Und dann ist da noch eine Merkwürdigkeit in der Bilanz der Stadt: Unter dem Passivposten »Rückstellungen« wird nur eine (!) einzige »Altlast« aufgeführt. Im Flächennutzungsplan 2007 (FNP2007) wird dagegen von 23 (!) Altlasten gesprochen. Die sind zwar nicht alle im Besitz der Stadt, aber der Sachverhalt hätte im Prüfungsbericht der KPMG erwähnt werden müssen. Auf eine entsprechende Nachfrage im Haupt- und Finanzausschuss gibt es wieder keine Antwort. Die Frage war zunächst ganz unverfänglich gestellt, ob der KPMG der FNP2007 vorgelegen hätte und diese Kenntnisse davon hatte. Auch hier keine Antwort im H+F-Ausschuss. Man sagt aber schriftliche Beantwortung zu. Das ist bis heute nicht geschehen (Stand 25.4.14).

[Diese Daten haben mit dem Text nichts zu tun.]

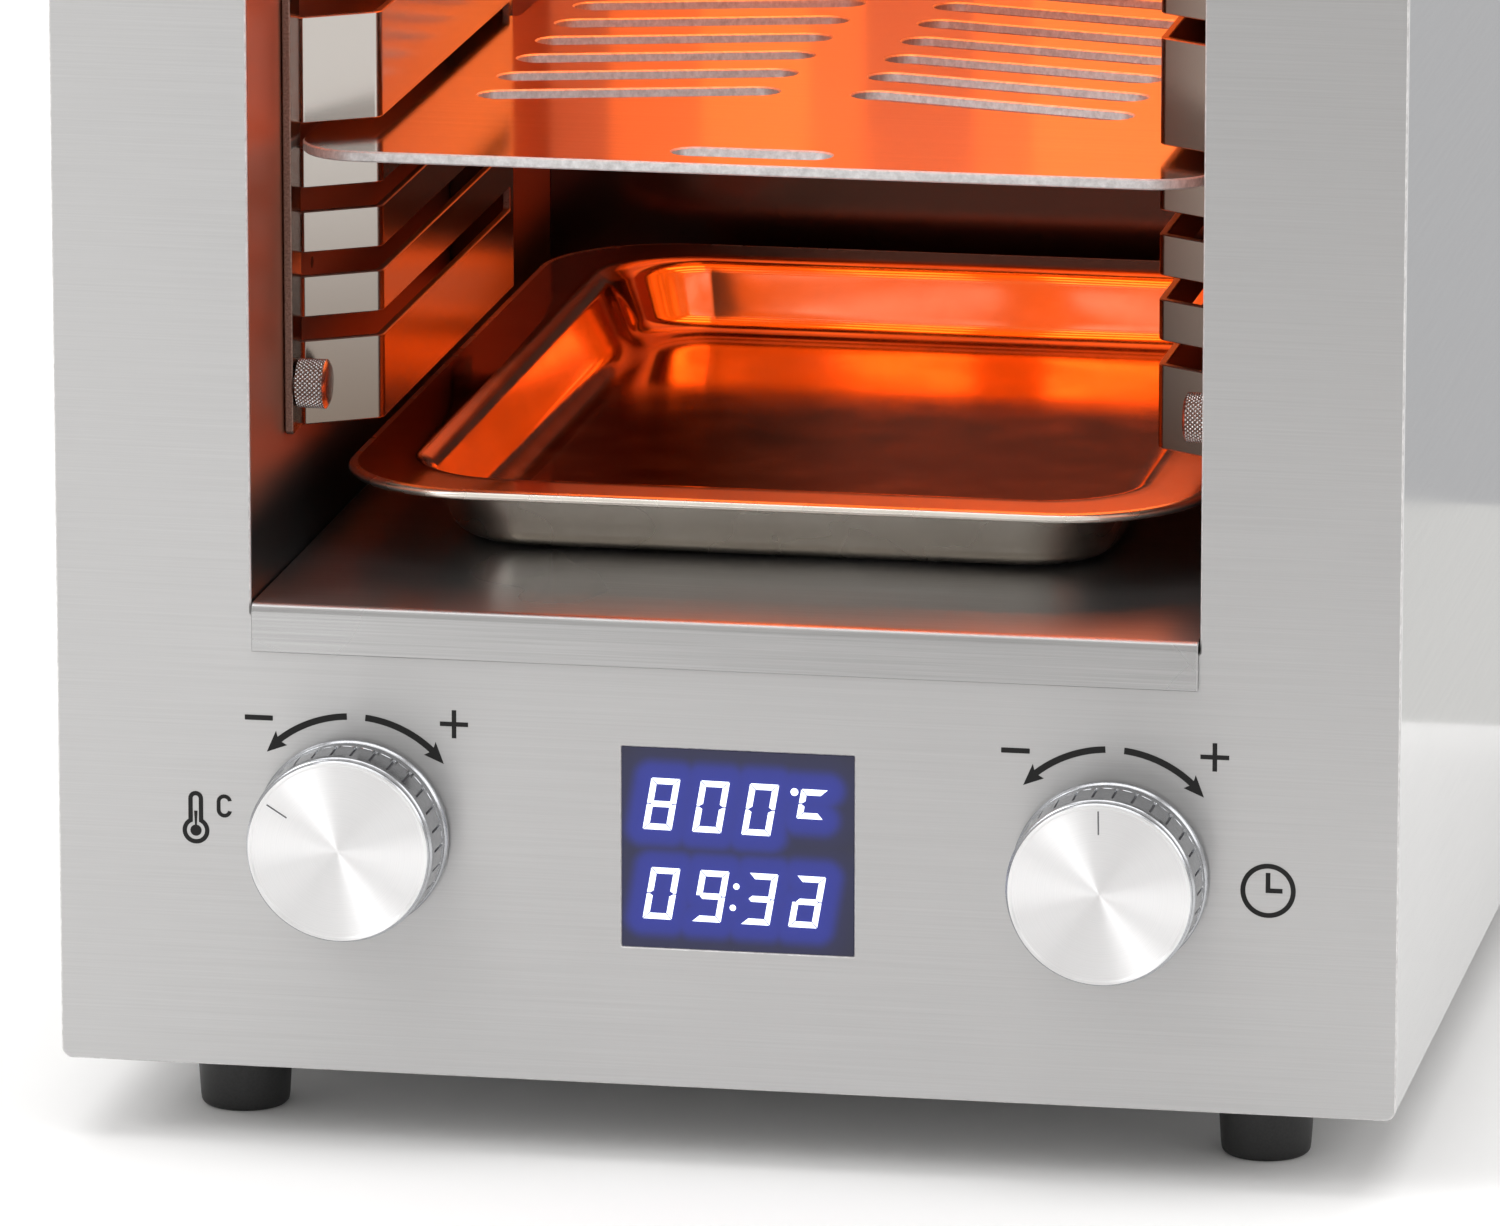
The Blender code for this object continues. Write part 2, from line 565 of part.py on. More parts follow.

Also: Was tut die/der fleißige Bürger/in? Da das Rathaus wohl nicht auskunftswillig ist, wendet sie/er sich vertrauensvoll an die Kommunalaufsicht: den Innenminister des Landes Schleswig-Holstein und bittet um die Beantwortung der Fragen. Sie ahnen was? Auch von dieser Stelle erfolgte bis heute keine Beantwortung. Das steigert die Bedenken nur noch weiter.

Kommen wir zurück zur Bilanz und der GuV der Stadt: Die fehlende Erfassung der Altlasten in den Rückstellungen und die dann nötige Korrektur wird das Eigenkapital (zur Zeit noch satte 83 Mio. Euro in der Bilanz der Stadt) schmälern. Der Verfasser dieser Zeilen schätzt überschlägig: Das dürfte heftig werden. Nun dient die Bilanz beim Kreditantrag als Beweis der Bonität und rechtfertigt einen besonders preiswerten Kredit (ohne »Spread«). Wenn dem aber gar nicht so ist, dass das Eigenkapital gar nicht so günstig ausfällt, wie in der Eröffnungsbilanz angegeben: Ja dann ... Hinzu kommt, dass der Bürgermeister in der Einwohnerversammlung am 19.3.2014 auf Defizite in der Ergebnisrechnung (GuV), die bisher nicht veröffentlicht worden ist, hingewiesen hat (vorläufig für 2012: minus 14,6 Mio. Euro, vorläufig für 2013: minus 7,6 Mio. Euro). Natürlich um die EinwohnerInnen einzustimmen auf Kürzungen und Belastungen. Alles nachzulesen im Bürgerinformationssystem der Stadt – bis auf die Frage zum Kredit.

Nun kommt einiges zusammen: eine wohl – sagen wir mal höflich - nicht ganz korrekte Bilanz zum 1.1.2011 und fehlende Unterlagen und angedeutete Verluste in der GuV. Wie dieser Sachverhalt von der Postbank als Gläubigerbank wohl eingestuft werden wird? Und wie dieser Vorgang wohl juristisch zu bewerten ist?